Despite my whining and pleading to go home, once my parents agreed, we drove to the hospital. After we checked in, we had an unknown wait in the brightly lit waiting room. This 3 hours was the most distorted three hours I’ve ever experienced. Sitting in the waiting room with a blank expression, I began wondering the extent of my injury. I became very irritable and anxious as other people’s conversations began to echo around in my mind, and I began to feel out of touch with reality. Words I spoke seemed out of place, loud and ambient, and the brightly lit room was now becoming darker, darker, and darker. 3 hours later, an MRI scan was taken of my brain. Not a second after the scan completed, it was like the entire hospital was on code red at 1:30 AM. 3 hours of waiting turned into doctors and nurses on overdrive, rushing to get my vitals and to put me under. I looked up at the surgeons and began cracking jokes as they filled my bloodstream with anesthesia. Pins and needles throughout my body turned into light turned into darkness. Had I not received the surgery within 6 hours, my brain cavity would have filled with blood, circulation would have been cut from my brain, and I wouldn’t be here today. I’m not religious necessarily, but at times I believe something greater looked out for me that night. Like nature or the stars in the universe has a plan for me. If Iliniza Imerman, the off-duty trainer, had not been there, I would have gone home that night and passed away in my sleep. When I came to, nurses were putting an I.V. solution in my left forearm, and taking blood from my right. My head was in severe pain. I spent the next two weeks in this hospital eating jello food, and spent the next month and a half on hard pain pills. After what happened, I was left to my own devices. I was no longer a soccer player. I no longer felt like anything. A cliche sob story, maybe. Big time soccer star that lost his entire career. I felt that the tree that once grew so magnificently was ripped from me, uprooting the ground where it was once placed and nurtured in my core and foundation. I was extremely depressed for a long time, and the psychological as well as physiological effects of the head trauma created new life circumstances for me. A new life in itself. It’s at times like these, at immeasurable lows, where one may ask themselves,
“Why did this happen to me?”
At first, I saw this negatively and grieved deeply. But as I live, I realize things about myself, gifts or virtues if you will, that I would have overlooked or not even developed had it not been for the injury.
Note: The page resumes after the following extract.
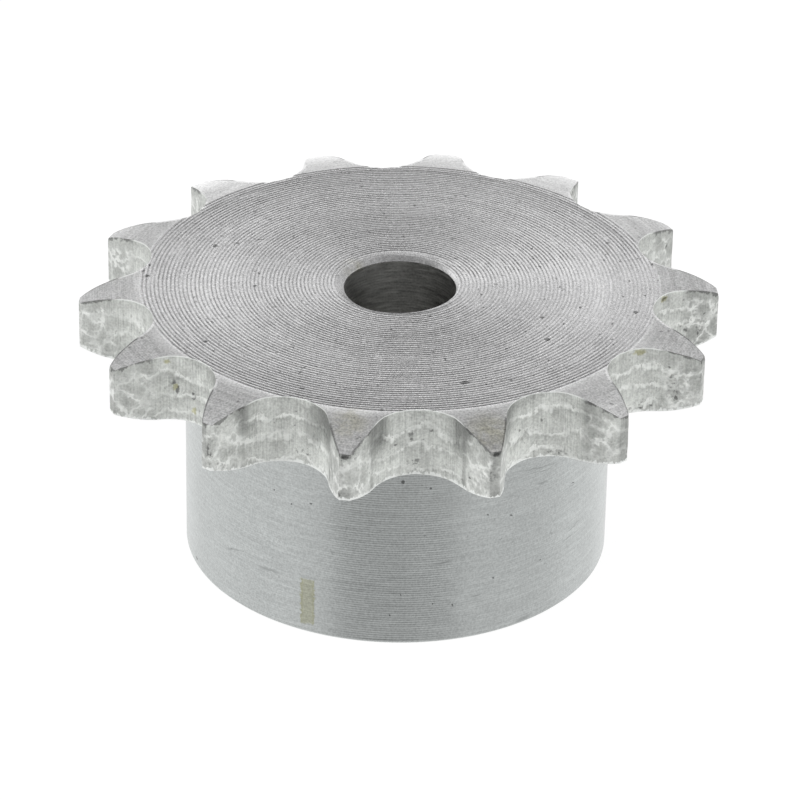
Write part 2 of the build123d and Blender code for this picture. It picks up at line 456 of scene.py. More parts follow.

“Did this happen in order to make me a better person?” and,
“What is the universe trying to teach me?” are among the questions I began to ask myself a few months after
The past year and a half I’ve devoted my energy to building my identity and how shaping myself into an optimist with a range of values to offer others. I grow more trees in the space left to me by the absence of soccer with the relationships I make, and the things I learn in college. There are those who say that our identity is fixed and we can’t change what we become, but I know that no matter how low you are, no matter how sad the story or how lost you are, you can always plant more trees and get back up to change your situation.